Michael Jackson leaves the courtroom on a break at Santa Barbara County Courthouse for the second day of closing arguments in his child molestation trial in Santa Maria, Calif., Frdiay, June 3, 2005. Jackson has appeared gaunt in recent days, and officials at Santa Ynez Valley Cottage Hospital in Solvang disclosed Friday that he had visited the emergency room overnight.
AP
Jurors in the Michael Jackson child molestation trial completed a scheduled half-day of deliberations Thursday and left court without reaching a verdict.

The panel has spent more than 22 hours deliberating over five days.

The reason for the short day was not released by the court but the judge said last week that some jurors had obligations to attend school graduation ceremonies.

Jackson, 46, is accused of molesting a 13-year-old cancer survivor in 2003, plying him with wine and conspiring to hold his family captive to get them to rebut a damaging TV documentary about the entertainer.

On Wednesday, Jackson made another trip to the hospital for more treatment to his back problems.
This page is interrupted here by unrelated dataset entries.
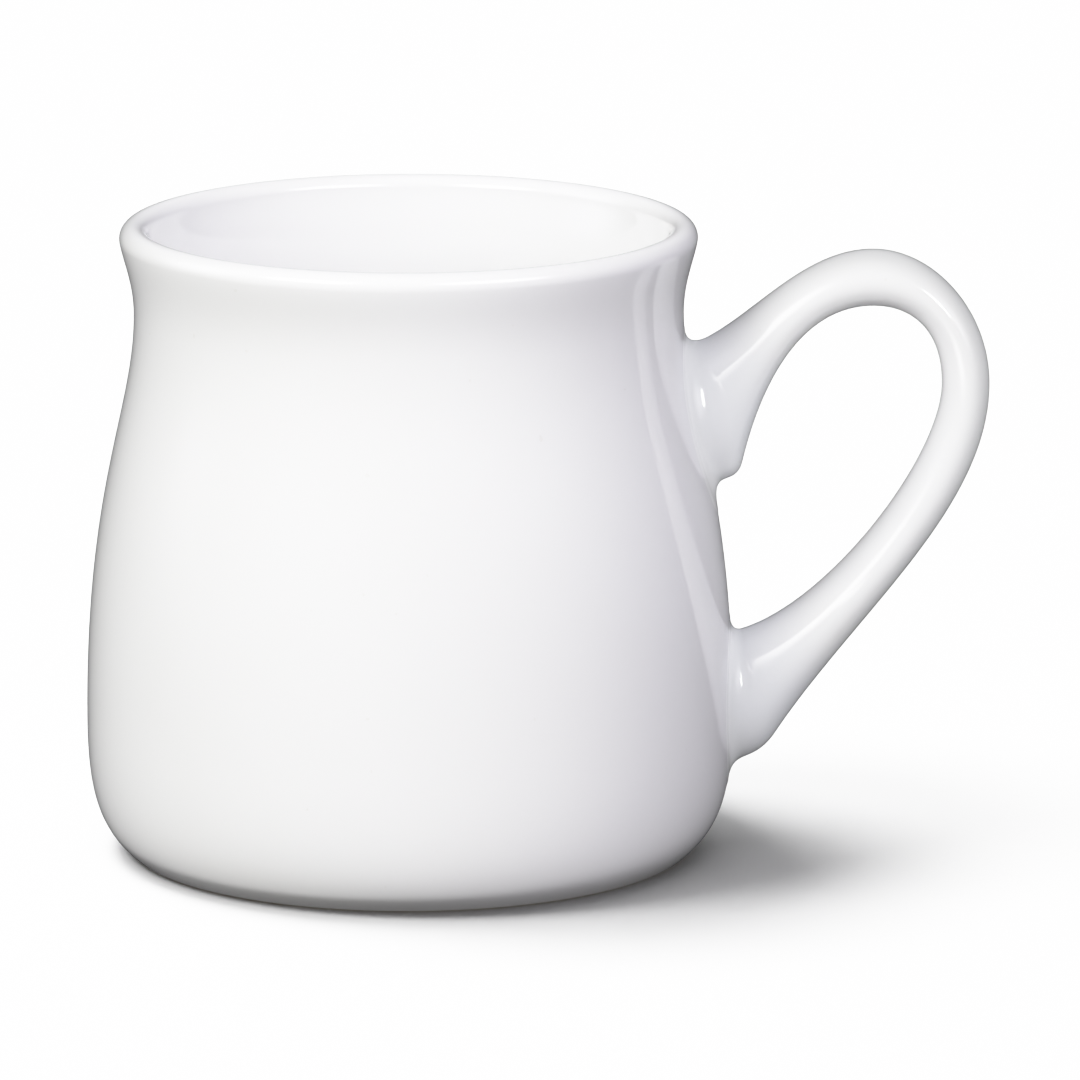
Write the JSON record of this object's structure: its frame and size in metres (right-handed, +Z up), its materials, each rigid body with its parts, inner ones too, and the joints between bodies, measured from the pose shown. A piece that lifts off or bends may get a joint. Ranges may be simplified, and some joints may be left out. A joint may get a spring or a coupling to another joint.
{
  "type": "mug",
  "caption": "Glazed ceramic mug with a soft bell shape, a rounded flared lip, a low foot ring and a looped side handle that spreads where it joins the wall.",
  "frame": {"origin": "centre of the foot ring, on the table plane", "axes": "+Z up through the middle of the cup, +X out towards the handle, +Y to the left of the handle seen from the cup"},
  "size_m": [0.131, 0.094, 0.092],
  "materials": {
    "white_glaze": "polished",
    "bare_clay": "matte",
    "joining_slip": "matte"
  },
  "bodies": {
    "root": {"clay_body": "bare_clay", "clay_handle": "bare_clay", "upper_handle_slip": "joining_slip", "lower_handle_slip": "joining_slip", "outside_glaze": "white_glaze", "inside_glaze": "white_glaze", "recess_glaze": "white_glaze", "handle_glaze": "white_glaze"}
  },
  "joints": []
}
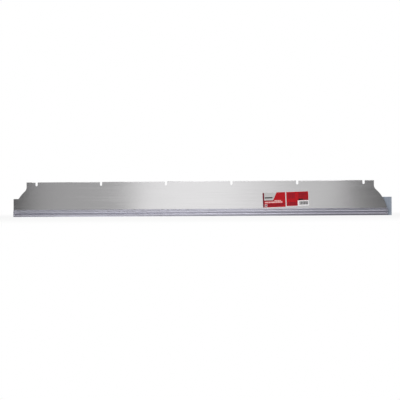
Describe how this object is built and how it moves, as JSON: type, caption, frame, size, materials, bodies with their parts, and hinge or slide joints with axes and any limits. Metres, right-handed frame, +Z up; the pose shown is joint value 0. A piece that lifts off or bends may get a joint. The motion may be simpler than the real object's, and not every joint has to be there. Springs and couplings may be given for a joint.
{
  "type": "atv plow blade",
  "caption": "Long low snow plow blade: hemmed stainless face sheet with open bolt slots and curved ends, double-bead edge moulding, sliding poly wear strip behind.",
  "frame": {"origin": "on the moulding's flat underside, at mid length, in line with the back of the face sheet", "axes": "+X along the blade to the right as seen from the front, -Y the way the face looks, +Z up to the slotted edge"},
  "size_m": [1.54, 0.0433, 0.142],
  "materials": {
    "stainless_sheet": "satin, brushed along its length",
    "anodised_aluminium": "bright satin anodised",
    "stainless_screw": "machined",
    "stainless_stud": "machined, with a heat tint at the weld",
    "zinc_plated_steel": "bright zinc plate",
    "blue_grey_polyethylene": "planed, faintly streaked",
    "galvanised_steel": "hot-dip galvanised",
    "nylon": "semi-matte",
    "printed_vinyl": "gloss laminate"
  },
  "bodies": {
    "blade": {"face_plate": "stainless_sheet", "edge_moulding": "anodised_aluminium", "moulding_screws": "stainless_screw", "weld_studs": "stainless_stud", "spacer_bushes": "zinc_plated_steel", "clamp_angle": "galvanised_steel", "stud_washers": "zinc_plated_steel", "stud_locknuts": "zinc_plated_steel", "locknut_inserts": "nylon", "front_label": "printed_vinyl", "info_label": "printed_vinyl"},
    "strip": {"wear_strip": "blue_grey_polyethylene"}
  },
  "joints": [
    {"name": "strip_slide", "type": "slide", "parent": "blade", "child": "strip", "axis": [1, 0, 0], "range_m": [-0.016, 0.064]}
  ]
}
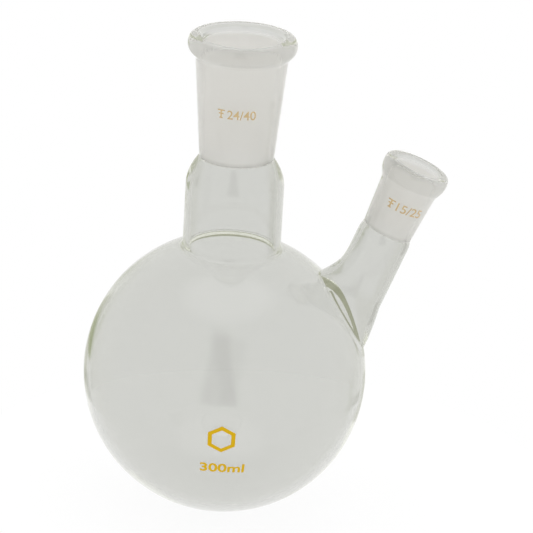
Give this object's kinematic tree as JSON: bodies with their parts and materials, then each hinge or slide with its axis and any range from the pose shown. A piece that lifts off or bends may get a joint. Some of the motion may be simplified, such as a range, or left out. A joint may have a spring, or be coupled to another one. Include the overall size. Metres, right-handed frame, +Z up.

The singer had gone to the emergency room Sunday because of a back problem exacerbated by stress, and Wednesday's visit was a scheduled follow-up, spokeswoman Raymone Bain said.

"Mr. Jackson is now at home with his family," she said.

The singer's ill health seems to mirror the sorry state of his once-adept PR machine, reports CBS News Correspondent Vince Gonzales.

A controversy over the gag order in the case arose Wednesday when Jackson's attorney issued a statement saying he had not authorized anyone to hold news conferences on the pop star's behalf.

The court-approved statement from attorney Thomas Mesereau Jr. appeared aimed at assuring the court that his defense team had not violated the judge's gag order.

The confusion inside the Jackson camp was apparent as reporters waiting outside the courthouse for a verdict found themselves asking "Who speaks for Michael Jackson?" reports Gonzales.

In the morning, it was Rev. Jesse Jackson, who held his third press conference in three days. He said he meets and prays with the singer.

In the afternoon, it was Bain, who said only she had Mesereau's permission to speak for the singer and his family.

"You can't listen to what Rev Jackson said and equate it to the family," she told reporters. "I never talk to anyone without checking with Mr. Mesereau."

But after she spoke, Mesereau got permission from the court to release a statement on Jackson's Web site: "I have not authorized anyone to speak or hold any press conferences on behalf of Michael Jackson or his family. A gag order is in effect which the defense team will continue to honor."

It is possible that the judge or the prosecution may feel these news conferences are violations of the judge's strict gag order, and that Mesereau's statement may be an attempt to placate the court.

"No one wants to upset the apple cart. This is one of the most critical times of the trial. Tom Mesereau wants to tell everyone, just shut up," said CBSNews.com Legal Analyst Andrew Cohen.

Bain insisted in the wake of Mesereau's statement that it had not been directed at her. She said she runs everything she says by Mesereau and does not violate the gag order because she talks about how Jackson is feeling and not about the case.

Later Wednesday, Jesse Jackson said Mesereau's statement didn't stem from his public comments, either, but that Mesereau had also expressed concerns to him.

"He made it very clear that he wanted to make sure the judge did not think he had a surrogate spokesperson," he told The Associated Press, saying he spoke to the media of his own volition.

"I don't think there will be any impact" on the jury, jury consultant Sam Solomon told CBS News Early Show co-anchor Hannah Storm. "These jurors are smart jurors. They're here for a serious reason. And I believe that these jurors will take that job seriously."

Solomon isn't surprised the jury isn't sequestered, to prevent their exposure to media reports.

"This is an situation where having sequestering doesn't make much of a difference," Solomon said. "These jurors will be focused on jury instructions, how to think about the case. We're finding generally that jurors really take this type of job very seriously."